Research on AI versus human feedback shows that AI provides significantly more praise-oriented comments, whilst human teachers offer more questioning and informative feedback. Yet we've built AI systems that prioritise validation over challenge:

  • Erosion of critical thinking: When every idea is "great," people stop questioning their own reasoning.
  • False confidence in high-stakes decisions: Users proceed with flawed business plans or technical architectures because the AI never pushed back.
  • Devaluation of genuine praise: When everything is excellent, nothing is. Real achievements become indistinguishable from mediocre ones.
  • Reality shock: The gap between AI praise and real-world reception can be jarring and demoralising.

That's why "be brutally honest" has become my four-word rebellion.

Drop it into a prompt and watch the digital cheerleader transform into a sparring partner. Suddenly your "groundbreaking idea" has three fatal flaws. Your "elegant solution" is overengineered. Your "compelling argument" has holes you could drive a truck through.

It's jarring. It's uncomfortable. It's exactly what we need.

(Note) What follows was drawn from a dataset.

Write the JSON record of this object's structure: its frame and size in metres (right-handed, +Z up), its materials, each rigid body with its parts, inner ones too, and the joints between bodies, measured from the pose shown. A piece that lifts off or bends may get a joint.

Want more ammunition? Make it play devil's advocate. Ask for the bull case and the bear case — let the machine argue both sides while you watch from the judge's seat. Or go full demolition mode: "Go nuclear on this idea and give me every argument to completely destroy it." Hand your precious brainchild to a digital assassin and see what survives. If your idea can walk out of that firing squad still standing, you might actually have something.

In a world drowning in algorithmic applause, asking a machine to tell you the truth might be the most radical thing you can do.

Your next experiment

Take your next three prompts and append "be brutally honest" to each one. Document what changes. Does the feedback sting? Good. That's growth happening.